Exercise input:
* START *

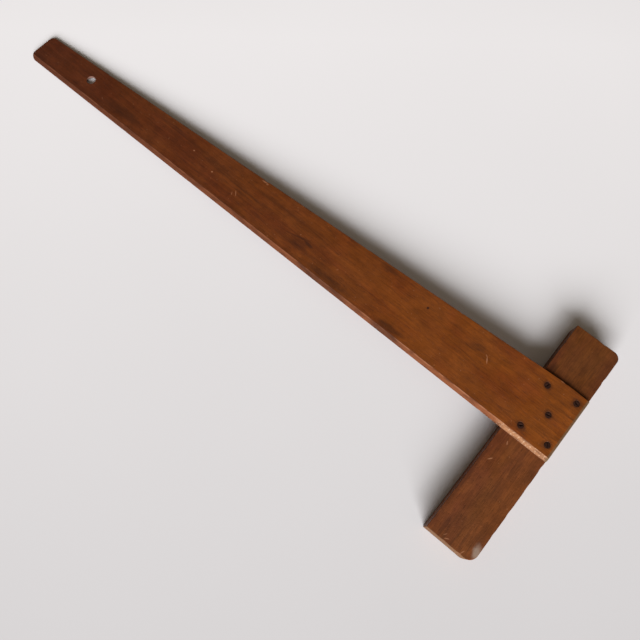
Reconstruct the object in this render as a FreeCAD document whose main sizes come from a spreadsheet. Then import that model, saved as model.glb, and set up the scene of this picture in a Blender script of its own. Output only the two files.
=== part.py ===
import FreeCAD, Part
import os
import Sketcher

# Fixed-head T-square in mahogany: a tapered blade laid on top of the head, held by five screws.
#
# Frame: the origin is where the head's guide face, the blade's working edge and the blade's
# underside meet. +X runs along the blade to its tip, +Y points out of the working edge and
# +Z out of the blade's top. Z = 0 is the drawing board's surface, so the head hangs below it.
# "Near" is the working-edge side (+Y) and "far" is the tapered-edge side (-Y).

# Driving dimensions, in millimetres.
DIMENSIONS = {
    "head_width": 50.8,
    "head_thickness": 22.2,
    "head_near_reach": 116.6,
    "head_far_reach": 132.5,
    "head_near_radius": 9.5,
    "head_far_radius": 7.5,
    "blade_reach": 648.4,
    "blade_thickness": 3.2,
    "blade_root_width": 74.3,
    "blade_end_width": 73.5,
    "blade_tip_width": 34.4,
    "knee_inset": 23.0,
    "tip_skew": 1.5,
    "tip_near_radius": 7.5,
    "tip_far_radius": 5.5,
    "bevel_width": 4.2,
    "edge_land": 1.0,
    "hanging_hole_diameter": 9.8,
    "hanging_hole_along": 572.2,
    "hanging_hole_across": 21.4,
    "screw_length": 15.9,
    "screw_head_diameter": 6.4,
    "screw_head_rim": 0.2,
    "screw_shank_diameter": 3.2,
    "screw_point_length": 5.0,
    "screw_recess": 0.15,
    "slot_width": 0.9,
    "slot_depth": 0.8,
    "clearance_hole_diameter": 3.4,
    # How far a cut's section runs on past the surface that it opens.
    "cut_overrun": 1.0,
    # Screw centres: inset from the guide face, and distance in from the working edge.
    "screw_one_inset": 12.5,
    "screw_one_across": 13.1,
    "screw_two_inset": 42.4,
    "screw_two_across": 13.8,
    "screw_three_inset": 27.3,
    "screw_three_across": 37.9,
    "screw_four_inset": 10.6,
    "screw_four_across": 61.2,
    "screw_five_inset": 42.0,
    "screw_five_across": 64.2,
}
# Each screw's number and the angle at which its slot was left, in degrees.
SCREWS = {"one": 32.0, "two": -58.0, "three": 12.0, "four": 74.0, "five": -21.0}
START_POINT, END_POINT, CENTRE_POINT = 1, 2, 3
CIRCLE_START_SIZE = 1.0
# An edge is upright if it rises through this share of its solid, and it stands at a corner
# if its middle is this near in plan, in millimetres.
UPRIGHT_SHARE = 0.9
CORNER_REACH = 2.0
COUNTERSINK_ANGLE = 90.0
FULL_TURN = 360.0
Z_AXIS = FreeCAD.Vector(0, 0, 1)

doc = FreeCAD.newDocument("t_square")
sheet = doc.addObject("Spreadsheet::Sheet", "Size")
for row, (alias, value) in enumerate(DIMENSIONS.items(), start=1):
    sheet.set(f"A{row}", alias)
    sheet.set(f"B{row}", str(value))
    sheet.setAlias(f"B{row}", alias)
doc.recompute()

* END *
* START *

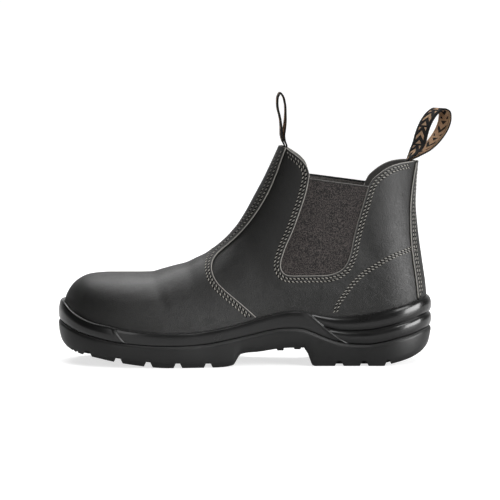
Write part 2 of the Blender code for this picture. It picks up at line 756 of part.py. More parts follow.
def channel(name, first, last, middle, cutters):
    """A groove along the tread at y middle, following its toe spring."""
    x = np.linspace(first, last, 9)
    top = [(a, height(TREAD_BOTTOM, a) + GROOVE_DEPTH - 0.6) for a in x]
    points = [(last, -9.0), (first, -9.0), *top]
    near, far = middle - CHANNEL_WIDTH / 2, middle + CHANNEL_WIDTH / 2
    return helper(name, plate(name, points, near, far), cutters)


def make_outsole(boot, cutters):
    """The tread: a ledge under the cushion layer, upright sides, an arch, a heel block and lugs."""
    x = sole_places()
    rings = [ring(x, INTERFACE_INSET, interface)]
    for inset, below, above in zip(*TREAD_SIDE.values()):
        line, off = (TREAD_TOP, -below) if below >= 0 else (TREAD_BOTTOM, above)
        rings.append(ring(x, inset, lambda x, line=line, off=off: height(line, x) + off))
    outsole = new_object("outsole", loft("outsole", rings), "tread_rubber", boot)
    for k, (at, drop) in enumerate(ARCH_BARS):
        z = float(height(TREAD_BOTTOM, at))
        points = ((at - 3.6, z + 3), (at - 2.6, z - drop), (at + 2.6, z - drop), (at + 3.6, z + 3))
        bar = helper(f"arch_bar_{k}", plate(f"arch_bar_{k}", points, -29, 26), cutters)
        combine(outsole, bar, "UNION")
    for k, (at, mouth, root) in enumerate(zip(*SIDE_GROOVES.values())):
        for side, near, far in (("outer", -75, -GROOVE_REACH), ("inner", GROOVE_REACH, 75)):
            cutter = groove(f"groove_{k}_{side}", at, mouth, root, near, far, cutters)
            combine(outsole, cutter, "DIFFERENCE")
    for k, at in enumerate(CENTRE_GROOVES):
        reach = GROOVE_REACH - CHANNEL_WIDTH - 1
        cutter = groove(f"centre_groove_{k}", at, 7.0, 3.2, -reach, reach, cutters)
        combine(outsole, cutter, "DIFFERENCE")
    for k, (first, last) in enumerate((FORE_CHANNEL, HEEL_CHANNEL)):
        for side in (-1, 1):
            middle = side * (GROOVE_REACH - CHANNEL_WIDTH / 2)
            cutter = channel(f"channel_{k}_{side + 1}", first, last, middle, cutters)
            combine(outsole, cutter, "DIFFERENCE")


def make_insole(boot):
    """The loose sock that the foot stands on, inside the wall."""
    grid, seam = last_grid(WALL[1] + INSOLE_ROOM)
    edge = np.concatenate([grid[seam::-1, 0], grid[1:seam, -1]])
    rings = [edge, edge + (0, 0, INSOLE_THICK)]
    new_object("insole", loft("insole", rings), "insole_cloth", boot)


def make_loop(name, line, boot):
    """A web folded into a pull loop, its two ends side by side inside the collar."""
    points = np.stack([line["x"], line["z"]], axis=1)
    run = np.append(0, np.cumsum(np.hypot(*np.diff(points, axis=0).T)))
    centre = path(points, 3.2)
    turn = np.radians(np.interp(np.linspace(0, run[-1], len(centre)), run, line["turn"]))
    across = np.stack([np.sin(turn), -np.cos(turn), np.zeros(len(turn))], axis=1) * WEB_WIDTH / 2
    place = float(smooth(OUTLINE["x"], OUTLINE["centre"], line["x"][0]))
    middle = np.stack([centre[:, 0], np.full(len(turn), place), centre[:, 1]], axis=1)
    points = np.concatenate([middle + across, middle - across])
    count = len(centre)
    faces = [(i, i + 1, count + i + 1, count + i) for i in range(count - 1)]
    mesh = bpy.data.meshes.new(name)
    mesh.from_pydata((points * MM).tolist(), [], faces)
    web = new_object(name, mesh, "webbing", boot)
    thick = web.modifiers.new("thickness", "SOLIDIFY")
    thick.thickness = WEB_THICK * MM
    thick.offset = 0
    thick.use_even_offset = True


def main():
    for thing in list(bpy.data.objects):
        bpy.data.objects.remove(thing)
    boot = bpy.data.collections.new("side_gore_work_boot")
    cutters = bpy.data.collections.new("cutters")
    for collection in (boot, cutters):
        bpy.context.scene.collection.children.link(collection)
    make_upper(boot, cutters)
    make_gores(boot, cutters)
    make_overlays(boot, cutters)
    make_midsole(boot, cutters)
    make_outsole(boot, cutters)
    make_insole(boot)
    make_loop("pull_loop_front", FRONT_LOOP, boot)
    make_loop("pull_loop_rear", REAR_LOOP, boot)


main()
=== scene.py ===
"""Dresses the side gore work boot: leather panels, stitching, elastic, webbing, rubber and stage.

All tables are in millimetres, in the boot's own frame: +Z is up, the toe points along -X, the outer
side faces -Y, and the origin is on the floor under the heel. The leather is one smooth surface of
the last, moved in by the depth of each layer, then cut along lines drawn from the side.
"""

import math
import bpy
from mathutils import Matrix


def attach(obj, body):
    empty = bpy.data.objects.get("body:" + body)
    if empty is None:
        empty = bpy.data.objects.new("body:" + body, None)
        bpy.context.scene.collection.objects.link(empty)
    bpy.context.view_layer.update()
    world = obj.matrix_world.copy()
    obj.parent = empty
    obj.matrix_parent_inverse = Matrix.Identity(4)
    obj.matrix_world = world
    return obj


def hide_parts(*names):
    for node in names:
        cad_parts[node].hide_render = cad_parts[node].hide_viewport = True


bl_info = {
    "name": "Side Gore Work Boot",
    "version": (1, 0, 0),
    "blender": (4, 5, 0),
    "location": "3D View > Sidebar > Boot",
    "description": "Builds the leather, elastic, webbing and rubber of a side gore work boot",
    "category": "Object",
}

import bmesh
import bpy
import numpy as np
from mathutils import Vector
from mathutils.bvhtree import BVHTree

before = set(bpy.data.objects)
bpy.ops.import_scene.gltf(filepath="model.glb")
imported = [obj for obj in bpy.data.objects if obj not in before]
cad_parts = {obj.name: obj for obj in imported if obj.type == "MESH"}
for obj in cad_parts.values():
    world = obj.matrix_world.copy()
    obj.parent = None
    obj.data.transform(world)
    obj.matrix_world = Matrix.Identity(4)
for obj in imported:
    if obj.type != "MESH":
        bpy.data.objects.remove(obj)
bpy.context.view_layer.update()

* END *
* START *

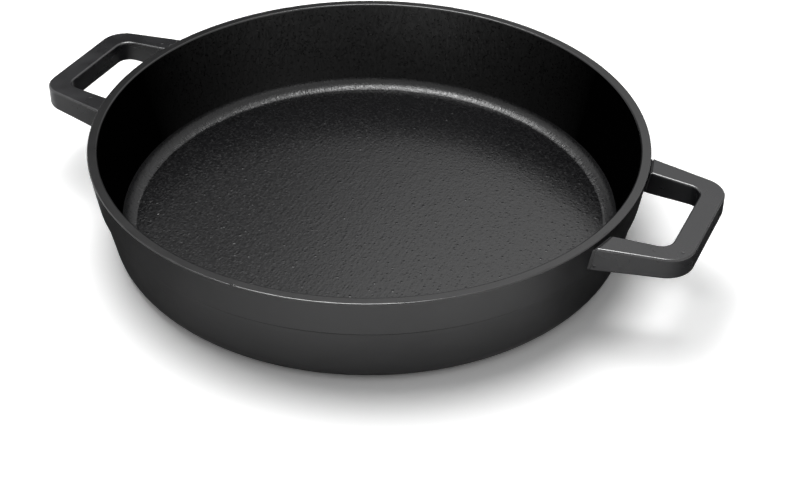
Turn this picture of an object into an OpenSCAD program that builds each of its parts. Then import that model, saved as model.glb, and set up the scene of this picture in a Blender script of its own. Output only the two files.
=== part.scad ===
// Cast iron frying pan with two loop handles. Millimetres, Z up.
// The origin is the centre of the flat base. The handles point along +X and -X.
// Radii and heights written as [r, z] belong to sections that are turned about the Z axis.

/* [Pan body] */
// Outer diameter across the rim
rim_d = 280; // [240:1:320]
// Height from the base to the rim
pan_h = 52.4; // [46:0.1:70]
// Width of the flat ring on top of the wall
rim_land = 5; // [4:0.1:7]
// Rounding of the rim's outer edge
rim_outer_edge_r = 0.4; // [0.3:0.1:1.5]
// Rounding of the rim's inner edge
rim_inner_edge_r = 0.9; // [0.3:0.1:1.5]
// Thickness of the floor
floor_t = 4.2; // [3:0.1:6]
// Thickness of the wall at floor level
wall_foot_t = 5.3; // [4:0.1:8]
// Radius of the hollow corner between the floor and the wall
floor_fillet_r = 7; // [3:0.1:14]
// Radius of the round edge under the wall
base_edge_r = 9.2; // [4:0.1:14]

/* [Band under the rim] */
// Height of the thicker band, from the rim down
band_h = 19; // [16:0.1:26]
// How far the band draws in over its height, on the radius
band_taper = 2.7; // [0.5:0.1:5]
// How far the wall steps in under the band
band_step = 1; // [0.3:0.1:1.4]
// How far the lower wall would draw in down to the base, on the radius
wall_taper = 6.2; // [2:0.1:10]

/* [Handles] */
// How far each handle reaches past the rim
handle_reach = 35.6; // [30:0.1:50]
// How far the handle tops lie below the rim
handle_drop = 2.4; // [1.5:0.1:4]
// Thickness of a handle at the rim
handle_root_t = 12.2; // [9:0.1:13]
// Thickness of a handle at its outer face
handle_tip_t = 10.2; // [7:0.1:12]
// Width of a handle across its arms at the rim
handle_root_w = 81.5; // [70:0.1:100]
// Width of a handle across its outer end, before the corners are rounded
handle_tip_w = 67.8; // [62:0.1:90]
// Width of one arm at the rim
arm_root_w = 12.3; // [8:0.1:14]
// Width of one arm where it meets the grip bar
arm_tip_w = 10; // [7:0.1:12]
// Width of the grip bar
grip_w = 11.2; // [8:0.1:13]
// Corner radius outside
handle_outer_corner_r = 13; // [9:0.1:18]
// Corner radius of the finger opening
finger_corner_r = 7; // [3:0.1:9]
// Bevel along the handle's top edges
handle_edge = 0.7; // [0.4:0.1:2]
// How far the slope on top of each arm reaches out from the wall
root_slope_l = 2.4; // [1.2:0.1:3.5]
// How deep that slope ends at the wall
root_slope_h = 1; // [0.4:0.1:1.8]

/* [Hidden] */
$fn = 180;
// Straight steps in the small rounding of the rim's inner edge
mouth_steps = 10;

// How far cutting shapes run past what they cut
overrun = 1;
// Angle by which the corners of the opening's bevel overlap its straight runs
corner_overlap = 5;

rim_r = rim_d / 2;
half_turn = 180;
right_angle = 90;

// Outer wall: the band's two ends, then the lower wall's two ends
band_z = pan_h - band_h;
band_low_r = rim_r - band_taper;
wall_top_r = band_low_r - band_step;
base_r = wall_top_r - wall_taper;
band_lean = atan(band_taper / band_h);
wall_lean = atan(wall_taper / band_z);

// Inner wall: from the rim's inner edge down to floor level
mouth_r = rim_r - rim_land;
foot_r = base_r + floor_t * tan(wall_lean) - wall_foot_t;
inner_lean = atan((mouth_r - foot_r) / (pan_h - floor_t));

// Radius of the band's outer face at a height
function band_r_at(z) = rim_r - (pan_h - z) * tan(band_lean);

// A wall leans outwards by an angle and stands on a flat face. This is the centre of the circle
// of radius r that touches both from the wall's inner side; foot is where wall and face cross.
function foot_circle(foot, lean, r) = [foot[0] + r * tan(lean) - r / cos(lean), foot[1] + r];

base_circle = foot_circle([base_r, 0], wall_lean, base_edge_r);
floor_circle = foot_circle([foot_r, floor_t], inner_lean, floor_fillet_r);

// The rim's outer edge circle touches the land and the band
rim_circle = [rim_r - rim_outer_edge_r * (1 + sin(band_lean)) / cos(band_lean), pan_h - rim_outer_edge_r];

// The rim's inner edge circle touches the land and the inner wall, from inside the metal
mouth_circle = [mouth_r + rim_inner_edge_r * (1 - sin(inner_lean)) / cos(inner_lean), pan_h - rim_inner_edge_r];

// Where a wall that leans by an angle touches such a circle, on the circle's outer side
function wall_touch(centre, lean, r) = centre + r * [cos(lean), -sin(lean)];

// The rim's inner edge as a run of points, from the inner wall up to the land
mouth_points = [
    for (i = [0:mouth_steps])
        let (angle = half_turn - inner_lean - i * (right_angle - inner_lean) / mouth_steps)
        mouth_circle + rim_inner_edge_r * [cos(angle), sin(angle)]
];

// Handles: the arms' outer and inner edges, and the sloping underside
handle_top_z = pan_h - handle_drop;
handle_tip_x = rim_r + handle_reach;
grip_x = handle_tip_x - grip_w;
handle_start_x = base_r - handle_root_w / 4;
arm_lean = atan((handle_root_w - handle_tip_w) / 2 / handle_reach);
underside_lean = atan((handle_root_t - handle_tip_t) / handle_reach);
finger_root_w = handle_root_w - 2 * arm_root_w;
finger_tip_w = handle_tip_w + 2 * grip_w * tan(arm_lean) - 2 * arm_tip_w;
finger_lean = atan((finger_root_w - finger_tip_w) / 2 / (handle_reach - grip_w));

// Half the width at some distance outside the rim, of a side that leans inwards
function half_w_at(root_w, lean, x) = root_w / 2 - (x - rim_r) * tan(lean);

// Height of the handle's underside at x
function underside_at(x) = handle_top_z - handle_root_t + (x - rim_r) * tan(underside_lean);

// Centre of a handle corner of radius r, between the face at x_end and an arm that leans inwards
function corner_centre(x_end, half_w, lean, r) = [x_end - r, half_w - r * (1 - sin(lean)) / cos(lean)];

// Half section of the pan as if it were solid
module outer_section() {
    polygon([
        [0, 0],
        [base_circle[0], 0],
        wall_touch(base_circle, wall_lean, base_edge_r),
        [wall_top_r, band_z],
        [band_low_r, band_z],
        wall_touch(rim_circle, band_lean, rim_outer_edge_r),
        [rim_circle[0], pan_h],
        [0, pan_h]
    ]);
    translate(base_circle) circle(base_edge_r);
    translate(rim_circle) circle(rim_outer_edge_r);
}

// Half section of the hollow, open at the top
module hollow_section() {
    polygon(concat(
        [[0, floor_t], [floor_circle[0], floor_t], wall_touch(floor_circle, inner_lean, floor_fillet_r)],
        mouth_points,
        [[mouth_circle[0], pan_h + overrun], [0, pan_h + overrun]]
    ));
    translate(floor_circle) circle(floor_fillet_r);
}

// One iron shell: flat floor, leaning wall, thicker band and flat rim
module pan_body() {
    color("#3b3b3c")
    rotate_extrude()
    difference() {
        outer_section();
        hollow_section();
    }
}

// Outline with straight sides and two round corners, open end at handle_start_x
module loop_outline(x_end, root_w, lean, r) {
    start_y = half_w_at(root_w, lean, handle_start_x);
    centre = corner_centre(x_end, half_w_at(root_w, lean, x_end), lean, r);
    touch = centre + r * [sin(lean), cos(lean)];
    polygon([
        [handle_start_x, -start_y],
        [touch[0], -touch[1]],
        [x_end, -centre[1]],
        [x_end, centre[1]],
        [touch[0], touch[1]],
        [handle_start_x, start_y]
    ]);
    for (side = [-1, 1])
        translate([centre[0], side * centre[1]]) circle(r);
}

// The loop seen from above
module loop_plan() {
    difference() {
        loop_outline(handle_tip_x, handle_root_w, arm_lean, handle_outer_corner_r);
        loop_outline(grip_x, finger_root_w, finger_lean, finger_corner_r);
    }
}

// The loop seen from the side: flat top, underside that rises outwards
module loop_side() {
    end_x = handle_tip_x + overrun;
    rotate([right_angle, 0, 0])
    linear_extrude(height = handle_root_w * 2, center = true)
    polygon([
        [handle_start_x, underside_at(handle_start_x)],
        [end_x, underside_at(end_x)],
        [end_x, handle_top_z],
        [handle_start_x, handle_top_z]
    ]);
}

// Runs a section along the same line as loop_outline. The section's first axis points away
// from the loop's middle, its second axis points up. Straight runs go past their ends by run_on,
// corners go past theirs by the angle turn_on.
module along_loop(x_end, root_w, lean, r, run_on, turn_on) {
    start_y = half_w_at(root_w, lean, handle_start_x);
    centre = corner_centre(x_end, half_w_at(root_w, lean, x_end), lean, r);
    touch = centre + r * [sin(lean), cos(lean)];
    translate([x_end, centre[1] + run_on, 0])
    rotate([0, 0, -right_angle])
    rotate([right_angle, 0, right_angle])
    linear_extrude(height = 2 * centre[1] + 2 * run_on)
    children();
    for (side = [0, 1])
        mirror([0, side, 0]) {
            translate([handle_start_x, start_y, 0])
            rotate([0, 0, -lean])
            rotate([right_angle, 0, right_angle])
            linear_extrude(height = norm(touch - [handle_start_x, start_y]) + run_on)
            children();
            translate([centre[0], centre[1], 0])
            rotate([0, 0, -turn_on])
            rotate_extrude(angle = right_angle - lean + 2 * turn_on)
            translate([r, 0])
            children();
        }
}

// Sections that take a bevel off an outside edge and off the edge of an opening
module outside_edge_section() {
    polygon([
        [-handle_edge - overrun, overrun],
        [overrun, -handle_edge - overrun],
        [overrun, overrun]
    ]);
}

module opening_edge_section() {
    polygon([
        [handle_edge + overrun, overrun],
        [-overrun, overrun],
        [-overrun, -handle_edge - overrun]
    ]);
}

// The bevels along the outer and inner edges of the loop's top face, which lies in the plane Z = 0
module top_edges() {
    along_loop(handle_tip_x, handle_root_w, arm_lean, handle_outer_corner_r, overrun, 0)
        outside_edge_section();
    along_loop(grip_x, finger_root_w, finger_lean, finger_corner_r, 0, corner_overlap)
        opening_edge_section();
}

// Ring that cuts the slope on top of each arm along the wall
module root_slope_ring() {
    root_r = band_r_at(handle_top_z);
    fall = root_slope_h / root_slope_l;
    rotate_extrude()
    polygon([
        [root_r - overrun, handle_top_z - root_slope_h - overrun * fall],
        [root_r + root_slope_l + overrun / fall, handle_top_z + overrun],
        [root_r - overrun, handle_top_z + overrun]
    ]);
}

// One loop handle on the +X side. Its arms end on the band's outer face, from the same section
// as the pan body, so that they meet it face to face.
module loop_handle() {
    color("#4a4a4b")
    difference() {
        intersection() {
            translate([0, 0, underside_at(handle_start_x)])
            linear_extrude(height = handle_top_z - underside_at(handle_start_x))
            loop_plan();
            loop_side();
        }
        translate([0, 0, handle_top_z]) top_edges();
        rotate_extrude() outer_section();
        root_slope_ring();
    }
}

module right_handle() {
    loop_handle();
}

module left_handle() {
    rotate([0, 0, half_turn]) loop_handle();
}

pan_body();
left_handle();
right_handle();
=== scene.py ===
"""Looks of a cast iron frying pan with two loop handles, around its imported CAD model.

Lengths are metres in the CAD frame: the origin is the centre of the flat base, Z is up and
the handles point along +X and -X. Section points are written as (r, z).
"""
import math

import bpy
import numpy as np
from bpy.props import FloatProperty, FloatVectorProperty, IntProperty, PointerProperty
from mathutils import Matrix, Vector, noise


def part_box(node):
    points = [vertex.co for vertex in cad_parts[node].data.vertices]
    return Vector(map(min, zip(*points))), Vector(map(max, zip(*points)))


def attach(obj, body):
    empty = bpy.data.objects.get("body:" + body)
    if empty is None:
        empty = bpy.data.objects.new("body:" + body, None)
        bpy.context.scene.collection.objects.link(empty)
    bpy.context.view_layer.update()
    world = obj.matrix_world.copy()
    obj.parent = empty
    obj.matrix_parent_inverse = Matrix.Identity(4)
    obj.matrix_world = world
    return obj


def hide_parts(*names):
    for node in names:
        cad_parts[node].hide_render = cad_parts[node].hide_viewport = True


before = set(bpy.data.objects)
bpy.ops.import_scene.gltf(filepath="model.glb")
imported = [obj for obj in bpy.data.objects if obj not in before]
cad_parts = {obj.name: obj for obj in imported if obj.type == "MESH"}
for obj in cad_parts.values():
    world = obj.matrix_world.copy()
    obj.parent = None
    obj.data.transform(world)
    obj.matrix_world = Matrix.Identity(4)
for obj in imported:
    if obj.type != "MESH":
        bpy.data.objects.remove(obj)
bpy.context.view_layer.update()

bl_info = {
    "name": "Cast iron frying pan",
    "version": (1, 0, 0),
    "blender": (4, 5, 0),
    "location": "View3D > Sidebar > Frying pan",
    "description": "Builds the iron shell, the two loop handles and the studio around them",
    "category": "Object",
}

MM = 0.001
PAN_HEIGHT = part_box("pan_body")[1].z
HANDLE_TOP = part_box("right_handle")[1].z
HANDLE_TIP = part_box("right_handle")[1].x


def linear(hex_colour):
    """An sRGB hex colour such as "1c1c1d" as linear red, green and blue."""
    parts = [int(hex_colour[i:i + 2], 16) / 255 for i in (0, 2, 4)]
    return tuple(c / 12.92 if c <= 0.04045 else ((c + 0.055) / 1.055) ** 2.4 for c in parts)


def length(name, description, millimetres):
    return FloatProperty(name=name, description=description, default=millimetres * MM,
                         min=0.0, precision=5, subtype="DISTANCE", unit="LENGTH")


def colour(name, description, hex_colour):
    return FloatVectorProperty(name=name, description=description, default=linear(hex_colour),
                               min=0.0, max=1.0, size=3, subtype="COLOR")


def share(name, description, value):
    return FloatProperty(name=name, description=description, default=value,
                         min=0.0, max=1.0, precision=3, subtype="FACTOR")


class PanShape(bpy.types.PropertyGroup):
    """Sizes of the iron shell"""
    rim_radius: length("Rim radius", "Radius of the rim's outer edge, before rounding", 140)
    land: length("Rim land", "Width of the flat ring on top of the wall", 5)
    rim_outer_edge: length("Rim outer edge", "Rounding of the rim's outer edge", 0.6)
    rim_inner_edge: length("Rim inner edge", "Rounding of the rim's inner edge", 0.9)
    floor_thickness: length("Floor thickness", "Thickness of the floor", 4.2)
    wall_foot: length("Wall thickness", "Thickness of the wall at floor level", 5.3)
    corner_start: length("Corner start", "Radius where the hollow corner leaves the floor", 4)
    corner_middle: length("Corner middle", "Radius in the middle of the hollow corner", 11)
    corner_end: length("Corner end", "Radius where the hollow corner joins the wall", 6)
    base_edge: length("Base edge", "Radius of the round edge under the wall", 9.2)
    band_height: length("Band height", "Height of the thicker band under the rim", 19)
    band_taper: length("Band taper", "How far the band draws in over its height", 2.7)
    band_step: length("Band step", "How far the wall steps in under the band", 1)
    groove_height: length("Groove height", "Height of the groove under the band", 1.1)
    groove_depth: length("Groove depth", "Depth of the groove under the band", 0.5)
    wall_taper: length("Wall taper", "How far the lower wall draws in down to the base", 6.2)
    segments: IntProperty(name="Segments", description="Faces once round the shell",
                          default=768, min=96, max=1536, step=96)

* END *

Set problem: Print, without alteration, the lines from the line with "translate([0, 0, handle_top_z])" to the line with "imported CAD model.". Include both of them, and omit every other line.

The completed task:
        translate([0, 0, handle_top_z]) top_edges();
        rotate_extrude() outer_section();
        root_slope_ring();
    }
}

module right_handle() {
    loop_handle();
}

module left_handle() {
    rotate([0, 0, half_turn]) loop_handle();
}

pan_body();
left_handle();
right_handle();
=== scene.py ===
"""Looks of a cast iron frying pan with two loop handles, around its imported CAD model.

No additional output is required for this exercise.